RECORD EXCERPTS:
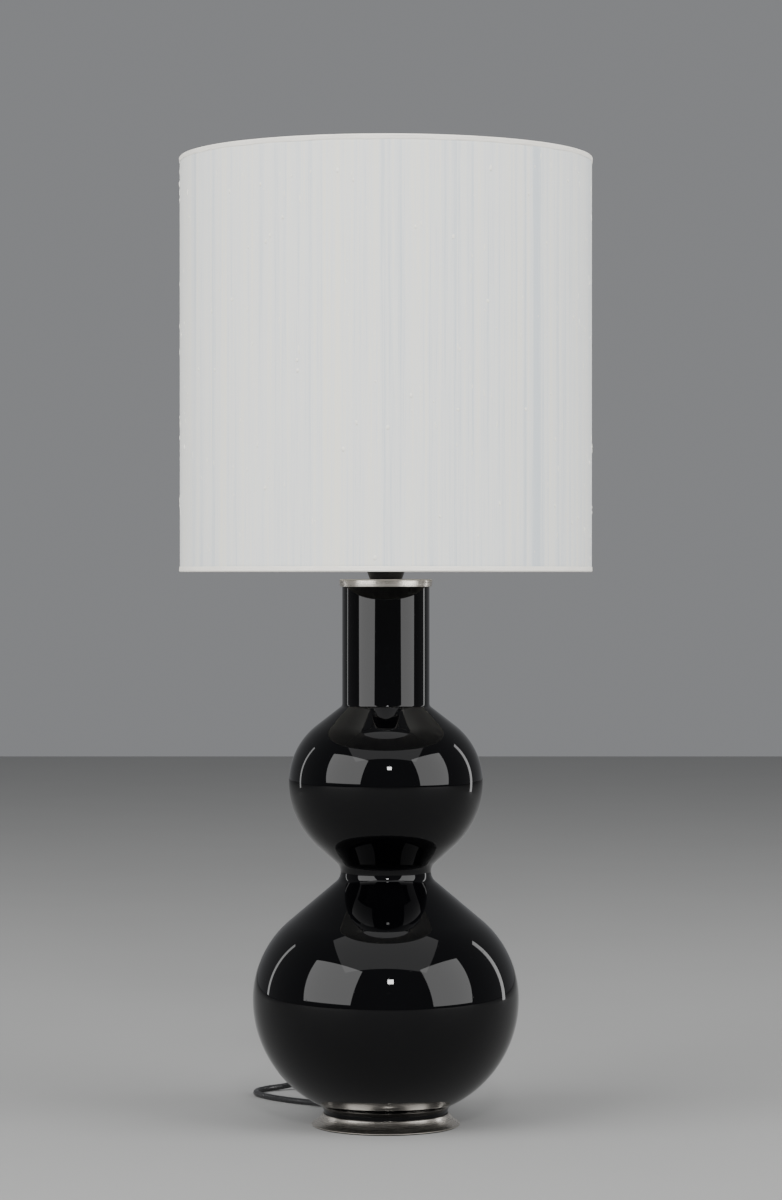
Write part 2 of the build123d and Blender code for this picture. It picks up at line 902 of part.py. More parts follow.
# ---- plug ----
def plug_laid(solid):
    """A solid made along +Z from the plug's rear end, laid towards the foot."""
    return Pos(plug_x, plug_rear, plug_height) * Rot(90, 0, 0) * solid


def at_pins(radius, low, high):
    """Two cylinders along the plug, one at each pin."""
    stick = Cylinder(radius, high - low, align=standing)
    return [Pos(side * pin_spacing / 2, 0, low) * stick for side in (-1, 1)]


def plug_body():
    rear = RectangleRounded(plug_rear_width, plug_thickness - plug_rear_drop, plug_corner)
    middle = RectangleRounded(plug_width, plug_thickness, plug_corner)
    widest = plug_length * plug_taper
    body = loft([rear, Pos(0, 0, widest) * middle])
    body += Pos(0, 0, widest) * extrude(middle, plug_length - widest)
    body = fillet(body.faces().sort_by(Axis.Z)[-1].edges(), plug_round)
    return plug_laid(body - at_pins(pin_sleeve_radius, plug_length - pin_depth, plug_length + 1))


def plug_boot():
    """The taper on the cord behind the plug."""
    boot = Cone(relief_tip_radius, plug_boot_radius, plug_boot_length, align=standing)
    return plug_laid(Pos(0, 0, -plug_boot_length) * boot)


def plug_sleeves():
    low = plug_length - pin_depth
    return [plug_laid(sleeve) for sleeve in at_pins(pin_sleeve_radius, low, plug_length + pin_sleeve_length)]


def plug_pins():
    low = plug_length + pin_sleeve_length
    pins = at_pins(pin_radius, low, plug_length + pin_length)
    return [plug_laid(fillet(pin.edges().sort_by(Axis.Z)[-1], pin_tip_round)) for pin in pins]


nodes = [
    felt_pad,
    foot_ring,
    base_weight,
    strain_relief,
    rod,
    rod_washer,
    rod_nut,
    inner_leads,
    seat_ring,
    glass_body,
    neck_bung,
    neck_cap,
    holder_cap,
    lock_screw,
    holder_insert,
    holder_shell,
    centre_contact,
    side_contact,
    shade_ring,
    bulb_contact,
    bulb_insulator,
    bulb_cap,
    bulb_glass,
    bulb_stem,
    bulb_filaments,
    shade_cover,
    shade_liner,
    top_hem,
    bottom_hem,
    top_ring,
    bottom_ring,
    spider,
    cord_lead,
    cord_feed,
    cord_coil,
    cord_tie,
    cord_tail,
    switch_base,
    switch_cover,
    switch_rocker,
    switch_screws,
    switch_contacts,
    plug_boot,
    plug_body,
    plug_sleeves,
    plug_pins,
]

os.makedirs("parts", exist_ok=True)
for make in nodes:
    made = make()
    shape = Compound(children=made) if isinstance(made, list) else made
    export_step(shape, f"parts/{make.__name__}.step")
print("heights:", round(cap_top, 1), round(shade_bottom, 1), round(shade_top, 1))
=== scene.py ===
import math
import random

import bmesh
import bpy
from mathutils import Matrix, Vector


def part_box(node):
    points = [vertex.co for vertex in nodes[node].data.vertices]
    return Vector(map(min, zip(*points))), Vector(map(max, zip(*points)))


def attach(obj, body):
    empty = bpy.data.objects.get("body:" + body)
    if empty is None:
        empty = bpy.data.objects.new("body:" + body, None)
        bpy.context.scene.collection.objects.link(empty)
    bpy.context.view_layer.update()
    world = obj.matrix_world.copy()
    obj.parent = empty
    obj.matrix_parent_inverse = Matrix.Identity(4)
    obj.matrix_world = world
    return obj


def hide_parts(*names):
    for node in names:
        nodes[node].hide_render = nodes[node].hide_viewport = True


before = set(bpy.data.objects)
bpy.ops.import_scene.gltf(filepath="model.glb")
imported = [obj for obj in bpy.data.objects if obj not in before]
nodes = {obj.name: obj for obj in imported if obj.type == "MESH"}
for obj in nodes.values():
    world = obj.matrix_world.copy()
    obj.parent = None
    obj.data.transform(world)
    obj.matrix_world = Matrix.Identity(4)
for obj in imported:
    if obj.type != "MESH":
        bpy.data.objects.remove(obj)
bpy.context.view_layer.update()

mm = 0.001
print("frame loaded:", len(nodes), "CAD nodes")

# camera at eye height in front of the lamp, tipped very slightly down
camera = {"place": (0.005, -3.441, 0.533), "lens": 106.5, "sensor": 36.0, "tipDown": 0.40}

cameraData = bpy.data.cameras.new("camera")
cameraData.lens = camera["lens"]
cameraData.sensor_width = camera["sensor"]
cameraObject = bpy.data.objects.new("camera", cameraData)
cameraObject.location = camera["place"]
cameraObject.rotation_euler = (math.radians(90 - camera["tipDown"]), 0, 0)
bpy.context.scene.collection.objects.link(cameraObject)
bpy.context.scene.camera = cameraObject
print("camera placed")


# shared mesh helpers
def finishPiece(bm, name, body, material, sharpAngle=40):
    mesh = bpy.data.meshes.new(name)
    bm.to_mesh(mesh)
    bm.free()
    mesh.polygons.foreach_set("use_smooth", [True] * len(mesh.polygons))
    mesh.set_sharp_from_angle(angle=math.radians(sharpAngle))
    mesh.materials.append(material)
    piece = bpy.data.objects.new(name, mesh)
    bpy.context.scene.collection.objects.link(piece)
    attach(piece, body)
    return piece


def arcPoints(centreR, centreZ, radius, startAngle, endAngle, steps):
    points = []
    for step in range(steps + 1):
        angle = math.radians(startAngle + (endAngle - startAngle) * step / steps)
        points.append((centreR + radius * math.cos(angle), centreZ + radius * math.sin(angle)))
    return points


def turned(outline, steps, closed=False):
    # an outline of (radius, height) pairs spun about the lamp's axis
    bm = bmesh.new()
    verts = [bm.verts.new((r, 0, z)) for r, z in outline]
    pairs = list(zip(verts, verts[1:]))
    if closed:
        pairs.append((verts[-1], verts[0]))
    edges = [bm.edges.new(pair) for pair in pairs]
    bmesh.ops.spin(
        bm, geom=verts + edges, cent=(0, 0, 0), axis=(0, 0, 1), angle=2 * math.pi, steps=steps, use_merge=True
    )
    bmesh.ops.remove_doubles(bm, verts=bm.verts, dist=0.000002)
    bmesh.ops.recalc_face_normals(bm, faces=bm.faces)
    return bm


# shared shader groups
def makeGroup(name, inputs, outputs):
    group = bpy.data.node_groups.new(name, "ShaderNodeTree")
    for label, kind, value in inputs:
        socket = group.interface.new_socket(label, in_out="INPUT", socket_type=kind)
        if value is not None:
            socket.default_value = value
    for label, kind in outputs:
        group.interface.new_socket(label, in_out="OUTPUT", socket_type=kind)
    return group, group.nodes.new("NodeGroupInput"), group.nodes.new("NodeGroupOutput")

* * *

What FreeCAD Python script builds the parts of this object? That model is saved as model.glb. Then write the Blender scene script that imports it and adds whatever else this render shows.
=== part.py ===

SET PROBLEM: Check each line above for the word "this" and copy the ones that have it.

EXERCISE ANSWER:
Write part 2 of the build123d and Blender code for this picture. It picks up at line 902 of part.py. More parts follow.
What FreeCAD Python script builds the parts of this object? That model is saved as model.glb. Then write the Blender scene script that imports it and adds whatever else this render shows.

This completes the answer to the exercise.